Bridge Road
R. Groom & Sons
Although it is not apparent today Groom’s Alley and the area immediately beyond Bridge Road was once the site of the most important large-scale industrial concern in Victorian Wellington. The street itself has no connections with horses or weddings but takes its name from the Groom family whose timber business was located here at the Shropshire Works.
From Humble Origins

When the Victorian era began, Wellington was one of Shropshire’s principal furniture making centres and the town was particularly renowned for the production of chairs. RG Groom, who began his commercial life as a basket weaver, established a successful timber business in New Street during 1835, on a site that was very close to the modern day Wesleyan Methodist Church. Groom was eventually succeeded by his sons, Richard and Thomas, who both played a prominent role in the life of the town. The Grooms were highly representative of a new class of affluent suburbanites who benefited from Wellington’s improved commercial fortunes and were determined to leave their mark on the town by improving public services and amenities.

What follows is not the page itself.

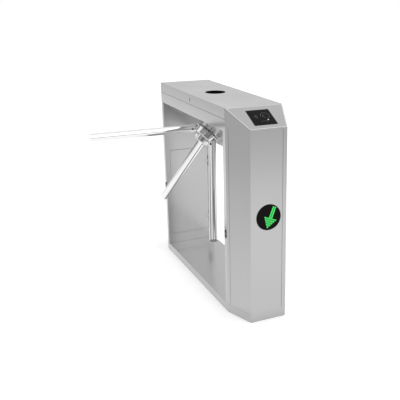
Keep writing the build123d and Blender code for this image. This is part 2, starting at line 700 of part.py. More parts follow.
# ===================================================================== tripod: hub
with BuildPart() as hub:
    with BuildSketch(FACE.offset(-HUB_GAP)):
        Circle(HUB_R)
    extrude(amount=HUB_GAP - HUB_DRUM)
    outer_rim = hub.edges().filter_by(GeomType.CIRCLE).sort_by(Axis((0, 0, 0), (-1, 0, -1)))[-1]
    chamfer(outer_rim, HUB_EDGE)
    with BuildSketch(FACE.offset(-HUB_DRUM)):
        Circle(NOSE_R)
    extrude(amount=HUB_DRUM - HUB_THICK)
    # the slots that the arm blocks stand in, and room for the collars and tubes
    for index in range(ARM_COUNT):
        with BuildSketch(fork_plane(index)):
            with Locations((NOSE_R, HUB_FLOOR)):
                Rectangle(2 * HUB_R, HUB_THICK, align=Align.MIN)
        extrude(amount=TONGUE_WIDTH / 2, both=True, mode=Mode.SUBTRACT)
        with BuildSketch(arm_plane(index, ARM_ROOT - COLLAR_LENGTH - PANEL_GAP)):
            Circle(COLLAR_R + PANEL_GAP)
        extrude(amount=2 * COLLAR_R, mode=Mode.SUBTRACT)
    with BuildSketch(FACE.offset(-HUB_THICK)):
        Circle(SHAFT_R)
    extrude(amount=HUB_THICK, mode=Mode.SUBTRACT)
write(hub, "hub")

with BuildPart() as hub_cap:
    with BuildSketch(FACE.offset(-HUB_THICK)):
        Circle(CAP_R)
    extrude(amount=-CAP_THICK)
    fillet(hub_cap.faces().sort_by(Axis((0, 0, 0), (-1, 0, -1)))[-1].edges(), CAP_THICK * 0.6)
write(hub_cap, "hub_cap")

# =================================================================== tripod: drive
with BuildPart() as main_shaft:
    with BuildSketch(FACE.offset(-HUB_THICK)):
        Circle(SHAFT_R)
    extrude(amount=HUB_THICK + SHAFT_END)
write(main_shaft, "main_shaft")

with BuildPart() as locking_wheel:
    with BuildSketch(FACE.offset(WHEEL_FROM)):
        Circle(WHEEL_R)
        with PolarLocations(WHEEL_R - NOTCH[1], WHEEL_NOTCHES):
            Rectangle(2 * NOTCH[1], NOTCH[0], align=(Align.MIN, Align.CENTER),
                      mode=Mode.SUBTRACT)
    extrude(amount=WHEEL_THICK)
    with BuildSketch(FACE.offset(WHEEL_FROM - BOARD_THICK)):
        Circle(2 * PLUNGER_R + SHAFT_R)
    extrude(amount=WHEEL_THICK + 2 * BOARD_THICK)
    with BuildSketch(FACE.offset(WHEEL_FROM - BOARD_THICK)):
        Circle(SHAFT_R)
    extrude(amount=WHEEL_THICK + 2 * BOARD_THICK, mode=Mode.SUBTRACT)
write(locking_wheel, "locking_wheel")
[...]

During his lifetime, Richard Groom served as a Magistrate, County Councillor, Improvement Commissioner, Chairman of the Local School Board and a Guardian of the Wellington Union Workhouse, while his family were among Wellington’s leading Methodists of the period. In this capacity, they funded a quarter of the costs of the new Wesleyan Church in New Street, which opened in 1883, and were trustees of the Princes Street School. When John Bayley founded Wrekin College in 1880 (it was known as Wellington College until the 1920s), his success in establishing its good reputation was in no small part due to the financial help he received from Richard Groom, who was keen to establish a private school in the area for Wellington’s burgeoning middle-earners.

Suburban Grandeur
Moving between social classes was not an easy task in Victorian society and the philanthropy of families such as the Grooms also served as an indication to the outside world of their own upward mobility. This was reflected in the choice of homes of these newly wealthy individuals and many large and imposing houses were built around the edge of town during the late Nineteenth Century, such as Sunnycroft, the National Trust property in Holyhead Road. In this respect, the Groom’s outdid all of their peers, by acquiring Dothill House, the former seat of the Forester family, who were once Lords of the Manor in Wellington. Unfortunately, Wellington Urban District Council, who built a large housing estate on the site during the 1960s, demolished this property.
The Shropshire Works
The motive force behind the Groom’s rise to prominence was undoubtedly the success of the family business, which moved to a more convenient railside location at the Shropshire Works on Bridge Road before 1870. The premises were originally constructed as a railway carriage building shop and engineering plant by John Dickson after the railway arrived in Wellington. He used the site as the headquarters for his own railway contracting business. Although Dickson enjoyed some success in this venture, he was eventually bankrupted after a scandal relating to the poor quality of his company’s work on a railway in the north east of England. This enabled the Groom family to establish an industrial concern that was quite unrivalled in Wellington and perhaps even further a field.
At the turn of the Twentieth Century, the firm described itself as the ‘biggest timber buyers in England’, by which time it manufactured a vast array of goods at The Shropshire Works: from spade handles and clothes pegs to heavy civil engineering products for the War Office and the Admiralty. The Company’s site contained an astonishing 79, 000 square feet of covered workshops, offices, saw mills and warehouses, while raw materials and goods were shipped into and exported out of their timber yard by rail from three sidings connected to the main line. Groom’s timber yard remained at Bridge Road for around 100 years, before its closure in 1970. The site itself is now covered by car parks and housing and only the name of Groom’s Alley survives as a reminder of this important part of Victorian Wellington’s Industrial heritage.